SAN FRANCISCO: Kai-Fu Lee is looking for people who want to grow information technology in China. His fledgling company, Innovation Works (IW), will back businesses it believes show promise.

IW is a matchmaker, Lee told China Daily during a recent conference held by the Asia America MultiTechnology Association near San Francisco. “We’re looking for great engineers willing to work very hard and entrepreneurs with leadership, charisma, judgment and a strong desire to build our company,” he said.

One of IW’s stated aims is to help enterprises become viable enough to be spun off. Lee stepped down as president of Google China to launch IW in September. The company has gotten off to a strong start. “We’re busy recruiting,” Lee said. “We’ve just gone on a campus recruiting tour, and found some really great people.”

Based in Beijing, IW is currently focusing on e-commerce, mobile Internet and so-called cloud computing in China. He declined to speculate on whether the company would try to expand its market reach.

“Our presence is just (in) Beijing right now, but it is possible to develop worldwide markets by developing the iPhone, Facebook and Android platforms,” he said.

Lee said he decided to venture out on his own, because “e-commerce and the mobile Internet were taking off. A new crop of entrepreneurs was emerging and early-stage funding was lacking”.

IW was able to attract $115 million in seed money because of Lee’s already-established reputation, he said. The backers “all know me. They know my track record of doing things about which other people were skeptical, and my ability to attract talent,” he said.

Christopher Runckel, who runs a business consulting firm focusing on Asian markets, with a strong emphasis on China, said he believes Lee “has a valid business concept and … is in tune with today’s market”.

“The challenge for him will be in seeing if he can make the jump from working for large, dominant companies like Microsoft and Google to hopefully, in the case of IW, a smaller, more nimble, strategic and innovative company,” said Runckel, who is president of Runckel & Associates in Portland, Ore.
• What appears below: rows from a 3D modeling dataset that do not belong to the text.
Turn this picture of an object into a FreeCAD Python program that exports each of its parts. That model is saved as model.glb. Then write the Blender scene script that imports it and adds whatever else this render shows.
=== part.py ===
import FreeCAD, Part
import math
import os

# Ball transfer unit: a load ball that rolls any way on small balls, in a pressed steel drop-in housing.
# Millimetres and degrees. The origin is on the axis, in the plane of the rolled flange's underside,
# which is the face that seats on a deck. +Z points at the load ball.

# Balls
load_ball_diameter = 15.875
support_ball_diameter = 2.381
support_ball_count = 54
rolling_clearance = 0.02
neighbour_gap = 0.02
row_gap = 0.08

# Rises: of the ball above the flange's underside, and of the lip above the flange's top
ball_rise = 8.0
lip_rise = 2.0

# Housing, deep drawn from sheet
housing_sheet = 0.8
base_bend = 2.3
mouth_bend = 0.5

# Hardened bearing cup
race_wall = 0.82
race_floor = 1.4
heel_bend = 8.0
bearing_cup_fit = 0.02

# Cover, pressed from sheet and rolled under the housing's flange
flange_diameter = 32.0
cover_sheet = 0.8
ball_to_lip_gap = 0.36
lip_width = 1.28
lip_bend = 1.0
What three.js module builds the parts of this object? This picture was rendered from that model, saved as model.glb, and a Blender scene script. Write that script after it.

Another China-watcher in the US business community said there was “no reason to believe that (Lee) won’t be successful”, as long as IW’s goals are in line with those of the Chinese government. The source, who spoke on condition of anonymity, said he was familiar with Lee’s accomplishments at Google and Microsoft. “He is bright, he has incredible experience and he has built a strong network,” the source said.   

While cloud computing — known as a reliance on web-based servers for programming, communications and other computer functions — has its critics, Lee sees its growth as “inevitable and irreversible”. E-commerce has grown from 7 percent to 25 percent as the method of choice for business communication in China, while in the US it is 75 percent, he said.

Runckel said the China market is “maturing”, and pointed to Lee’s efforts as only one example of the work being done to expand e-commerce.

“China is now on every boardroom’s radar screen and is in a growing position.”